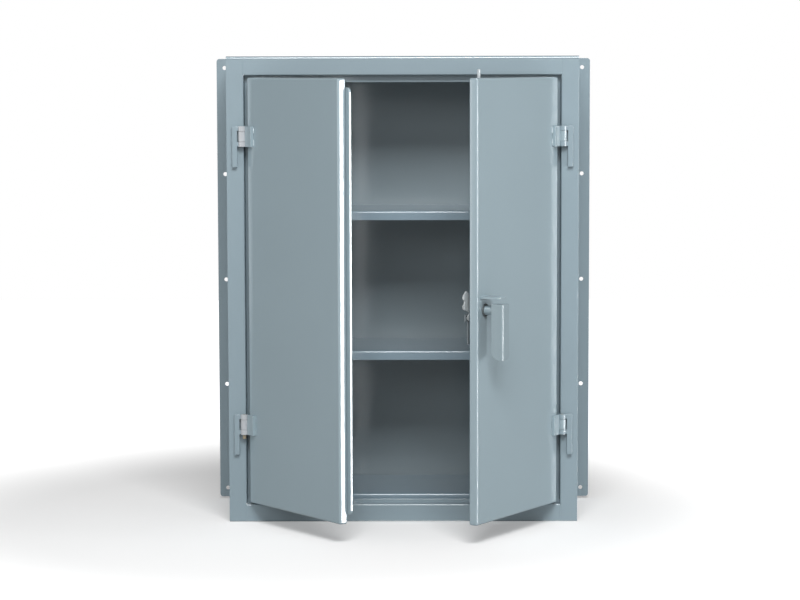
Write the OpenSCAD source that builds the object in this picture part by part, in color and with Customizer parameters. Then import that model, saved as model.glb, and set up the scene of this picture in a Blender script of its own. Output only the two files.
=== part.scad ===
// Wall mounted tool cabinet: welded sheet steel case, two hinged doors, two loose
// shelves, and a three point latch worked by one handle on the right door.
// +Z is up, the front faces -Y and X runs across the front. The origin is the middle
// of the underside. The doors stand open by the two angles under Doors. Each piece is
// drawn with Y counted from the face of the front frame, and is then moved into place.

/* [Cabinet] */
// Overall width of the case
cabinet_w = 914.4; // [760:0.1:1300]
// Overall height of the case
cabinet_h = 1219.2; // [1150:0.1:1500]
// Depth of the case from the front frame to the wall
cabinet_d = 355.6; // [280:0.1:600]
// Thickness of the steel sheet
sheet_t = 2.7; // [1.5:0.1:3.2]
// Height of the rounded nosing of the top panel over the front frame
nosing_h = 8; // [6:0.5:12]
// Radius of the nosing's front edge
nosing_r = 6; // [3:0.5:6]

/* [Front frame] */
// Width of each stile
stile_w = 45.5; // [40:0.5:55]
// Depth of the fold on each stile's inner edge
stile_fold = 36; // [20:1:60]
// Height of the header, nosing included
header_h = 49.3; // [40:0.1:80]
// Height of the sill
sill_h = 46; // [35:0.5:80]
// Gap between the shut doors and the stop bars
stop_gap = 0.4; // [0.3:0.1:2]
// How far the upper stop bar hangs below the header
header_stop_drop = 18.4; // [12:0.1:24]
// How far the lower stop bar stands above the sill
sill_stop_rise = 9.6; // [7:0.1:14]
// How far the side stop bars stand out from the stiles' folds
side_stop_w = 18; // [12:0.5:24]

/* [Wall flanges] */
// Reach of each flange beyond the side panel
flange_w = 52; // [40:0.5:80]
// Thickness of the flange angle
flange_t = 3; // [2:0.1:6]
// Width of the leg that is welded to the side panel
flange_leg = 38; // [25:1:60]
// Distance of each flange's ends from the ends of the case
flange_inset = 6; // [2:0.5:20]
// Radius of the flange's outer corners
flange_corner_r = 8; // [4:0.5:14]
// Diameter of the bolt holes
flange_hole_d = 11; // [6:0.1:13]
// Distance of the holes from the flange's outer edge
flange_hole_edge = 21.4; // [14:0.1:26]
// Distance of the end holes from the flange's ends
flange_hole_end = 24.6; // [16:0.1:50]

/* [Shelves] */
// Distance of the upper shelf's surface below the top of the case
upper_shelf_drop = 403.8; // [340:0.1:420]
// Height of the lower shelf's surface
lower_shelf_z = 447; // [400:0.1:480]
// Height of the cabinet floor's surface
floor_z = 67; // [62:0.5:90]
// Depth of the folded lip round each shelf
shelf_lip = 24; // [16:0.5:24]
// Distance of the shelf fronts behind the face of the front frame
shelf_front = 40; // [40:0.1:60]
// Clearance between a shelf and what it passes or touches
shelf_gap = 1.5; // [0.5:0.1:3]
// Depth of the slotted standards on the side walls
standard_d = 10; // [8:0.5:14]
// Width of the slotted standards
standard_w = 22; // [18:1:30]
// Thickness of the standards' steel
standard_t = 2; // [1.5:0.1:2.5]
// Distance of the standards' centres from the shelf fronts and from the back panel
standard_inset = 52; // [30:1:90]
// Height of one slot in the standards
slot_h = 16; // [10:1:20]
// Width of one slot in the standards
slot_w = 6; // [4:0.5:8]
// Spacing of the slots
slot_pitch = 50.8; // [30:0.1:60]
// How far a shelf clip reaches under the shelf
clip_reach = 14.5; // [10:0.5:20]
// Height of a shelf clip
clip_h = 15.5; // [10:0.5:20]
// Thickness of a shelf clip
clip_t = 3; // [2:0.1:4]

/* [Doors] */
// Thickness of the right door
door_t = 24; // [20:0.1:25]
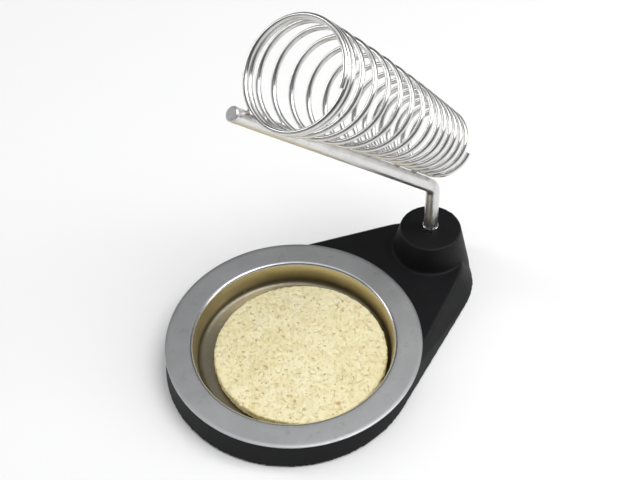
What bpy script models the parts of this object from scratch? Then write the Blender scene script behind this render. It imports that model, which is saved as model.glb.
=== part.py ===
"""Soldering iron station: a cast base with a sponge tray and a coiled wire holder on a swivelling rod.

The origin is on the ground under the middle of the base. +Y points to the boss that carries the rod,
+Z points up. Lengths are written in millimetres and turned into metres by MM.
"""
import math

import bmesh
import bpy
from mathutils import Matrix, Vector

MM = 0.001
GAP = 0.3 * MM                 # clearance between neighbouring pieces
CUT_OVER = 2.0 * MM            # how far a cutter runs past the face that it cuts

# Base casting: the hull of a wide and a narrow tapered disc, with a conical boss at the narrow end.
BASE_LENGTH = 128.0 * MM
FOOT_STAND = 0.5 * MM          # how far the rubber feet hold the casting off the ground
BASE_H = 9.9 * MM
WIDE_R = 44.4 * MM
WIDE_DRAFT = 1.5 * MM
NARROW_R = 24.8 * MM
NARROW_DRAFT = 4.8 * MM
WIDE_Y = WIDE_R - BASE_LENGTH / 2
NARROW_Y = WIDE_Y + 56.7 * MM
BASE_TOP = FOOT_STAND + BASE_H

# Boss and everything on its axis, which is the swivel axis of the holder.
PIVOT_Y = WIDE_Y + 67.9 * MM
BOSS_H = 20.5 * MM
BOSS_TOP_R = 11.2 * MM
BOSS_FOOT_R = BASE_LENGTH / 2 - PIVOT_Y
BOSS_TOP = FOOT_STAND + BOSS_H
POCKET_R = 7.2 * MM            # counterbore under the boss for the washers and the nut
POCKET_TOP = FOOT_STAND + 7.9 * MM

# Sponge tray: a pressed dish that hangs by its flange.
TRAY_Y = WIDE_Y + 1.7 * MM
SHEET = 0.5 * MM
FLANGE_R = 45.0 * MM
FLANGE_TOP = BASE_TOP + GAP + SHEET
OPENING_R = 35.3 * MM
FLOOR_R = 34.2 * MM
FLOOR_TOP = FOOT_STAND + 1.8 * MM
WALL_BEND = 1.2 * MM
FLOOR_BEND = 2.0 * MM
WALL_LEAN = 5                  # degrees that the wall leans in towards the floor
ARC_POINTS = 5

# Sponge
SPONGE_R = 30.7 * MM
SPONGE_THICK = 4.0 * MM
SPONGE_SHIFT = (2.7 * MM, 0.7 * MM)
SPONGE_EDGE = 0.8 * MM

# Support rod: an upright leg, one bend and a long sloping run.
ROD_R = 2.5 * MM
ROD_FOOT = FOOT_STAND + 0.9 * MM
CORNER_Z = FOOT_STAND + 41.7 * MM
BEND_R = 6.0 * MM
SLOPE = math.radians(43.3)
YAW = math.radians(8.5)        # the run is turned this far from -Y towards -X
ROD_RUN = 105.6 * MM
BEND_POINTS = 9
ROD_FACETS = 8                 # bevel resolutions of the rod and of the wire
WIRE_FACETS = 2

# Coil holder: left-handed conical coil of round wire lying along the top of the run.
WIRE_R = 0.9 * MM
MOUTH_R = 17.6 * MM
TAIL_R = 11.3 * MM
MOUTH_ALONG = 99.9 * MM        # distances from the corner along the run
TAIL_ALONG = 3.1 * MM
LEAN_MOUTH = math.radians(-16.2)
LEAN_TAIL = math.radians(23.6)
TURNS = 16.0
START_ANGLE = math.radians(290.7)
POINTS_PER_TURN = 24
PITCH_CLOSED = 2.0             # relative spacing of the turns at the mouth, in the middle, at the tail
PITCH_OPEN = 9.6
PITCH_TAIL = 5.0
OPENS = (1.0, 3.9)             # turns over which the spacing opens up
CLOSES = (6.5, 11.1)           # turns over which it draws in again

# Bush, washers and nut on the leg
BUSH_WALL = 0.4 * MM
BUSH_PROUD = 1.7 * MM
SLIT_WIDTH = 0.7 * MM          # slit of the rolled bush and of the spring washer
SLIT_ANGLE = math.radians(-40)
WASHER_R = 5.0 * MM
WASHER_THICK = 1.0 * MM
SPRING_R = 4.6 * MM
SPRING_THICK = 1.2 * MM
NUT_FLATS = 8.0 * MM
NUT_H = 4.0 * MM

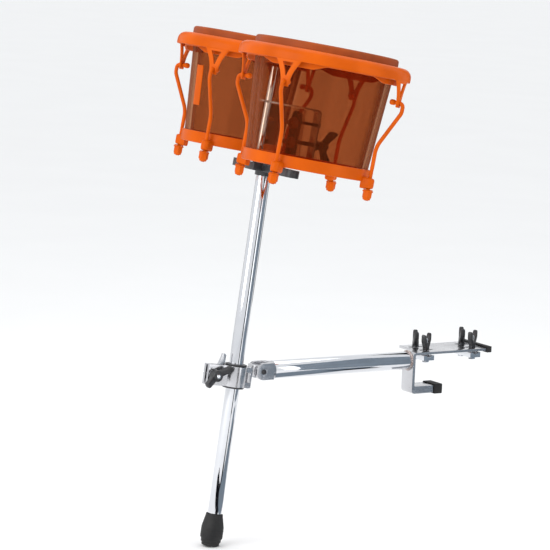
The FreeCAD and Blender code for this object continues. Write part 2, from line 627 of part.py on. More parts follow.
def strap():
    s = "Sizes."
    thick, out, high = f"{s}strap_thick", f"{s}strap_out", f"{s}strap_high"
    back = f"{s}strap_back"
    frame = plate("strap_frame", "XZ_Plane", [
        (back, "0"), (out, "0"), (out, high), (back, high), (back, f"{high} - {thick}"),
        (f"{out} - {thick}", f"{high} - {thick}"), (f"{out} - {thick}", thick),
        (back, thick),
    ], f"{s}strap_wide")
    for z, inner_z in (("0", thick), (high, f"{high} - {thick}")):
        frame = rounded(frame, f"{s}strap_round", side_edge(out, z))
        frame = rounded(frame, f"{s}strap_round - {thick}",
                        side_edge(f"{out} - {thick}", inner_z))
    frame.Placement = at(y=f"{s}strap_wide / 2")
    holes = [cylinder("strap_rod_hole", f"{s}rod_radius + {RUN}", "200",
                      (f"{s}rod_at", 0, -40)),
             cylinder("strap_screw_hole", f"{s}screw_radius + {RUN}", "40",
                      (f"{out} - 20", 0, f"{s}screw_at"), X)]
    for where in ("low", "high"):
        holes.append(cylinder(f"strap_guide_{where}", f"{s}guide_radius + {RUN}", "40",
                              (f"{out} - 20", 0, f"{s}guide_{where}"), X))
    piece("block_strap", cut("strap", frame, *holes), HEAD)
    rod = cylinder("gate", f"{s}rod_radius", f"{s}rod_top + {s}rod_low",
                   (f"{s}rod_at", 0, f"-{s}rod_low"))
    piece("gate_rod", rod, HEAD)
    boss = cylinder("screw_boss", f"{s}boss_wide / 2", f"{s}boss_thick",
                    (out, 0, f"{s}screw_at"), X)
    bore = cylinder("screw_boss_bore", f"{s}screw_radius + {RUN}", "40",
                    (f"{out} - 10", 0, f"{s}screw_at"), X)
    piece("pad_screw_boss", cut("screw_boss_cut", boss, bore), HEAD)


def stadium(name, x, thickness, wide):
    """An upright pad with round ends, its face normal to X."""
    s = "Sizes."
    middle = f"{s}pad_low + {s}pad_tall / 2"
    reach = f"({s}pad_tall - {s}pad_wide) / 2"
    joined = [box(name + "_middle", (x, f"-{wide} / 2", f"{middle} - {reach}"),
                  (thickness, wide, f"2 * {reach}"))]
    for where, sign in (("low", "-"), ("high", "+")):
        joined.append(cylinder(f"{name}_{where}", f"{wide} / 2", thickness,
                               (x, 0, f"{middle} {sign} {reach}"), X))
    return fuse(name, *joined)


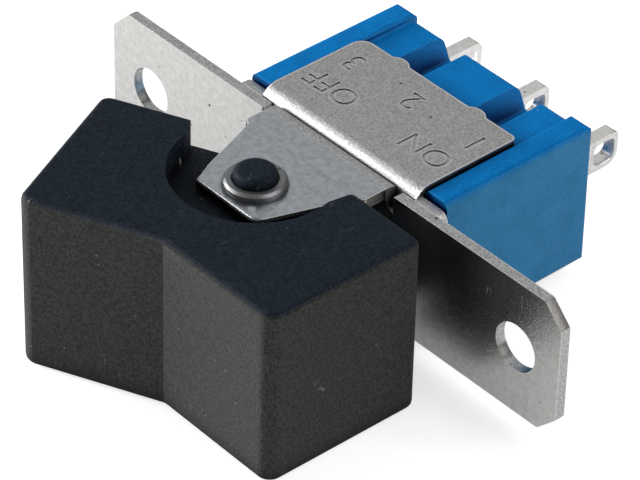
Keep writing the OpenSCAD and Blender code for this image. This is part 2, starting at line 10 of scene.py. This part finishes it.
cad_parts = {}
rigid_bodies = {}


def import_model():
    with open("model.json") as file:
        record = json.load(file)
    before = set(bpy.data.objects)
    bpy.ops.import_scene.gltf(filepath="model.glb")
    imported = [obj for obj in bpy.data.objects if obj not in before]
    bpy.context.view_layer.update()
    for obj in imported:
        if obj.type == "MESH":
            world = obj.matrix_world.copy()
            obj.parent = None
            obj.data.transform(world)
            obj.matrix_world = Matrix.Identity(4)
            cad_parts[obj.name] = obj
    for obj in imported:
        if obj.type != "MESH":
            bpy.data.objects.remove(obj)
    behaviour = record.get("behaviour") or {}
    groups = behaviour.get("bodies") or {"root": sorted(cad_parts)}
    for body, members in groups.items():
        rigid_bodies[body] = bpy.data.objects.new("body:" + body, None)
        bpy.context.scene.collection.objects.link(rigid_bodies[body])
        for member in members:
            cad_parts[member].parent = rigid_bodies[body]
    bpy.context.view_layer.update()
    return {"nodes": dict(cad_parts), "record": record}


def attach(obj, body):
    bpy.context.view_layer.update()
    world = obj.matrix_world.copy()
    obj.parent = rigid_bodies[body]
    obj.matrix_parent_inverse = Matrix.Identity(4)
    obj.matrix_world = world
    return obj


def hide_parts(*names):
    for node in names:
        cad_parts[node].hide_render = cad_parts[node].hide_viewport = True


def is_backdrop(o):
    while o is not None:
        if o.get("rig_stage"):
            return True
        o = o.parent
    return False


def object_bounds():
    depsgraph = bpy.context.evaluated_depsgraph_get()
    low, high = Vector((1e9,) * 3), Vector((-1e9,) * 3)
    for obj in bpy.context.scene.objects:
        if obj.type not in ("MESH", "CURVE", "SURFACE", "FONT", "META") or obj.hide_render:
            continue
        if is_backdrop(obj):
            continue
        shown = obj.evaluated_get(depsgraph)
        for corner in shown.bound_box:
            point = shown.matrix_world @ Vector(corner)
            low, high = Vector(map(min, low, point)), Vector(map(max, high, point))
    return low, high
• • •
[Work to complete] Please output the exact lines of the records above, beginning with the first and stopping after the line that holds "moved into place.", and nothing else.

[Output for this task]
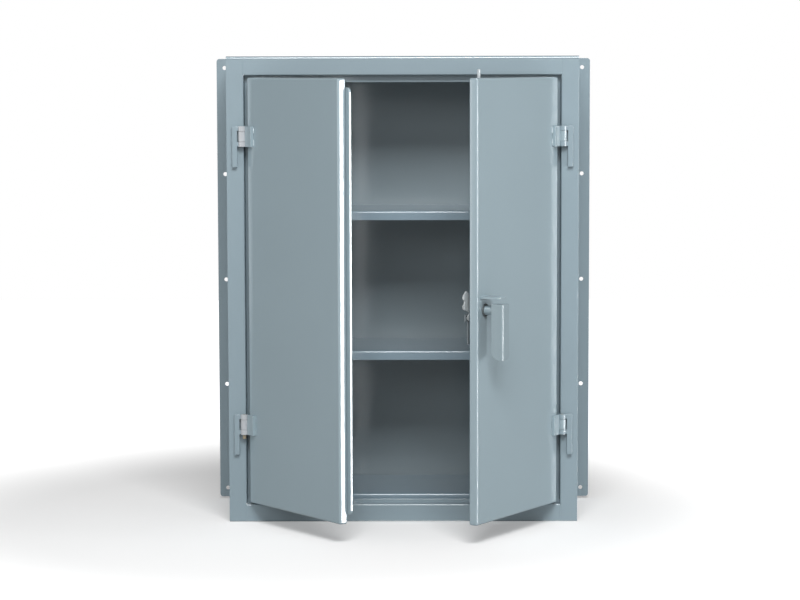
Write the OpenSCAD source that builds the object in this picture part by part, in color and with Customizer parameters. Then import that model, saved as model.glb, and set up the scene of this picture in a Blender script of its own. Output only the two files.
=== part.scad ===
// Wall mounted tool cabinet: welded sheet steel case, two hinged doors, two loose
// shelves, and a three point latch worked by one handle on the right door.
// +Z is up, the front faces -Y and X runs across the front. The origin is the middle
// of the underside. The doors stand open by the two angles under Doors. Each piece is
// drawn with Y counted from the face of the front frame, and is then moved into place.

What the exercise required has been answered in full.